Pero lo cierto —y aquí empezaría ese desdoblamiento de la Nota de Lectura que citaba anteriormente— es que Apronenia Avitia no existió jamás. El apartado Vida de Aponenia Avitia es un acercamiento biográfico absolutamente ficticio de una mujer imaginaria, y los sucesivos capítulos, que glosan los folios «de la reedición parisina del compendio de Fr. Juret, Orrian, 1604», son un mimotexto, una invención del autor.

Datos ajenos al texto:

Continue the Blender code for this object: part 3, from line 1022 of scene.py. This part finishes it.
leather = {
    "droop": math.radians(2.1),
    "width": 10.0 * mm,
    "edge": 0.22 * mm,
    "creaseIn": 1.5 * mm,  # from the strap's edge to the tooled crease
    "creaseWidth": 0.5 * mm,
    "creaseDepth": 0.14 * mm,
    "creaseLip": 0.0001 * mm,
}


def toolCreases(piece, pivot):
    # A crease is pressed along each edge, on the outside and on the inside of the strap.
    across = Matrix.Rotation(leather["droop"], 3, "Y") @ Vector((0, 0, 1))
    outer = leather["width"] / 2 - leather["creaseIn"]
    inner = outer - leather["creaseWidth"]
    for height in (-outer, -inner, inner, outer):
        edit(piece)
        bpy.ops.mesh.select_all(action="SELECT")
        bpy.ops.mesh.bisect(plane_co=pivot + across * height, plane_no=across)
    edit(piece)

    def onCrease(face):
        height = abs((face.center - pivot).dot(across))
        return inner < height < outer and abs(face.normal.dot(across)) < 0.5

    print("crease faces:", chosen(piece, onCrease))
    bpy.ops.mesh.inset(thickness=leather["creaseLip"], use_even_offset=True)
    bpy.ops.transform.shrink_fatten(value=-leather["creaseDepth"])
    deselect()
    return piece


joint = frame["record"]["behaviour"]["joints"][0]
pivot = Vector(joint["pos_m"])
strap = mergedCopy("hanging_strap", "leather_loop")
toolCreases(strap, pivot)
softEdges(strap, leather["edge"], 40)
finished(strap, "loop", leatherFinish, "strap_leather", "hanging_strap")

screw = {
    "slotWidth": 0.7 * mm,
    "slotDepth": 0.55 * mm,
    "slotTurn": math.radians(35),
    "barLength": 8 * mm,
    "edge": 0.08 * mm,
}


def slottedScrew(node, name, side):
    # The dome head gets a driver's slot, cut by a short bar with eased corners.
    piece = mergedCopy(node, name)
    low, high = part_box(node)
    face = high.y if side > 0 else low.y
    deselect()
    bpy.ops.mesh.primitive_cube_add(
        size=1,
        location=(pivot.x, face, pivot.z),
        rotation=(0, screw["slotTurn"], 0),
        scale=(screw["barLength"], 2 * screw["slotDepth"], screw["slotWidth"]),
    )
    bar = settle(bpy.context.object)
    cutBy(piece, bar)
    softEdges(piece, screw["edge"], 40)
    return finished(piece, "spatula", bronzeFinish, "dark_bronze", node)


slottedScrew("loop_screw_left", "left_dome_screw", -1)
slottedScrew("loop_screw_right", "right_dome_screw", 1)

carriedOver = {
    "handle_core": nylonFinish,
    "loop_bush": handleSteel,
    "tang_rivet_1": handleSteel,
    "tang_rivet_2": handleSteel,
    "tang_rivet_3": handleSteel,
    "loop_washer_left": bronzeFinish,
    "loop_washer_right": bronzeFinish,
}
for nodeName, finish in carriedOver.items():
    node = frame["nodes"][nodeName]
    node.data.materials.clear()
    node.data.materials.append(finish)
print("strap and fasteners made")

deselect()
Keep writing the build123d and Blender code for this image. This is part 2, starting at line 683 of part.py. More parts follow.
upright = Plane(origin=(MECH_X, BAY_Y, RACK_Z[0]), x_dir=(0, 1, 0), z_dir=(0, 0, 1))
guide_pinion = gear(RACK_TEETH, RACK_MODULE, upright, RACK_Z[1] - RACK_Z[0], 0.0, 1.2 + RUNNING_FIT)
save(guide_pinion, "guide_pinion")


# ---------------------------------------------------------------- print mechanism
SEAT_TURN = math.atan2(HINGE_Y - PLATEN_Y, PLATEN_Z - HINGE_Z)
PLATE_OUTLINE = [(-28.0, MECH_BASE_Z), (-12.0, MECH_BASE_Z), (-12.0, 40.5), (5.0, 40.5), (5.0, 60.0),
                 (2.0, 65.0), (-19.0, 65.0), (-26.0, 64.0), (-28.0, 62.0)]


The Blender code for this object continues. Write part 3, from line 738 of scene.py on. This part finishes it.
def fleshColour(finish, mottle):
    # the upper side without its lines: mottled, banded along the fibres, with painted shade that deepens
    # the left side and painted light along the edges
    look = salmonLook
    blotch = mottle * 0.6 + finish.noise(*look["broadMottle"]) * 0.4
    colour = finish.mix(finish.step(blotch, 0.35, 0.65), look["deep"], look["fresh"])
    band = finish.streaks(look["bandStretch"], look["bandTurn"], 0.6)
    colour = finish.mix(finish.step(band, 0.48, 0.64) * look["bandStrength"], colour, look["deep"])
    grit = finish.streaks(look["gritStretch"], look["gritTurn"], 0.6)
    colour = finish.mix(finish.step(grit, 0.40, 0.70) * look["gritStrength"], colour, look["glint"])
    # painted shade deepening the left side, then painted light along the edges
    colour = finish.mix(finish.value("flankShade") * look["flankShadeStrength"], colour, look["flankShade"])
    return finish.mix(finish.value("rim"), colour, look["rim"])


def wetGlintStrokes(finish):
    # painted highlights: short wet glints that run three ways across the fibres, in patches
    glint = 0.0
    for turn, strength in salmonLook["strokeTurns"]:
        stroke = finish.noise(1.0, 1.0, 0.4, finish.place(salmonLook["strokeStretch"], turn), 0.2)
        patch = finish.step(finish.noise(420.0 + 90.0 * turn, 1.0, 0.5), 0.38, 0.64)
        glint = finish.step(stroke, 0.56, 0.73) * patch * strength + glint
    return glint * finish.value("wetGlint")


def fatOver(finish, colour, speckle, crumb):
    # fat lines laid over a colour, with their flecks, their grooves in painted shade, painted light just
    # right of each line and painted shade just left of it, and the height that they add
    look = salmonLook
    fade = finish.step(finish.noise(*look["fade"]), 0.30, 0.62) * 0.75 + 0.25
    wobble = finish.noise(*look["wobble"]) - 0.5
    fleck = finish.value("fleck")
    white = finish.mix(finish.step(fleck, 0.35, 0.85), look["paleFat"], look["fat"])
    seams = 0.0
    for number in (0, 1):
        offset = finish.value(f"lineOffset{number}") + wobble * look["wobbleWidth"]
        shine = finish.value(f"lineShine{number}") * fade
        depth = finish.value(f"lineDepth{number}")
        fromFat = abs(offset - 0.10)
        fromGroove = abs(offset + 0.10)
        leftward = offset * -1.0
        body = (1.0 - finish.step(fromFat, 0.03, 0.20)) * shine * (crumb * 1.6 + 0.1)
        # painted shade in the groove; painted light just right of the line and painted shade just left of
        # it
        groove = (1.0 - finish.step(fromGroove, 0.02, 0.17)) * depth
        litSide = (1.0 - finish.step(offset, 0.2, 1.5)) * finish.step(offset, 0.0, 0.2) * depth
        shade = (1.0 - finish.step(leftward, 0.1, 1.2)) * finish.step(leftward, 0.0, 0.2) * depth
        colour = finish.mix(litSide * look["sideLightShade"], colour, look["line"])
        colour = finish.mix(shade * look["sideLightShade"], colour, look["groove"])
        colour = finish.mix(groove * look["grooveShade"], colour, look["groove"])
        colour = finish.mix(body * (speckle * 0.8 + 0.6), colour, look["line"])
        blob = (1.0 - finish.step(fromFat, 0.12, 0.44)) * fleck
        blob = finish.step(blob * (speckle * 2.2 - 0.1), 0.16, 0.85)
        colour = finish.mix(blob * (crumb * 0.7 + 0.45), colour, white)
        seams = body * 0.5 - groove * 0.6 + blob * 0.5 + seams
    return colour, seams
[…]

Una primera particularidad, que aparece nada más emprender la lectura de la segunda parte, tiene que ver con la situación del texto entre tres ejes: el de fidelidad-infidelidad, el de realidad-ficción y, finalmente, el de originalidad-imitación. El primero, evidente ante cualquier tipo lectura, se refiere a la honestidad de Apronenia Avitia a la hora de escribir sus apuntes —no deja de sorprender su indiferencia a los hechos contemporáneos—; y, por otra parte, a la supuesta fidelidad de ese Quinti Aurelii Symmachi, el compendio de François Juret que reproduce los textos originales, un libro que, por cierto, sí que existe, aunque con otro contenido que el que pretende Quignard, así como algunas de las anotaciones de las tabletas, que hacen referencia a ese texto real; el segundo, siguiendo el desafío que propone el autor, tendría que ver con el modo en que este trata un texto inventado con las herramientas, lingüísticas, formales, incluso eruditas, con las que trataría un texto histórico, pero trambién al hecho de la conversión de Pascal Quignard, autor y traductor, en un simple narrador; el tercero, que tiene que ver con la intertextualidad, debería tener en cuenta la referencia a ese texto real y al modo con que Quignard recrea un texto falso que imita otro, el original, inexistente.
Otra de las particularidades del texto —y, en general, de la apuesta estilística de Quignard— es el espacio en blanco. Las aportaciones de Apronenia, reproducidas literalmente, adolecen de una fragmentariedad exasperante: ninguno de los hechos que se relatan, de los pensamientos que se reproducen, de los deseos y demás sentimientos, ni tienen continuación, más allá del fragmento en el que se citan, ni conclusión; con los pocos datos que se nos facilita, es imposible hilvanar, no ya un relato, mucho menos una vida. A menos que el autor, ahora sí Pascal Quignard, pretenda que esos fragmentos se limiten a formar una especie de boceto conceptual a partir del cual, a partir del silencio que representa aquello que no se dice, de la discontinuidad, sea el lector el que reproduzca la biografía real de Apronenia, teniendo en cuenta tanto lo que dice como lo que —supone— que calla.
«Para mí, el arte es algo serio. Es mi vida. O uno retoma la experiencia en su origen, como el sueño de la víspera, sin preocuparse del post o del pre, y uno es constantemente emergente, constantemente un Renaciente. O uno es puro resentimiento o reacción, o caricatura. La destrucción es profundamente académica. La historia de la literatura no me interesa en abasoluto».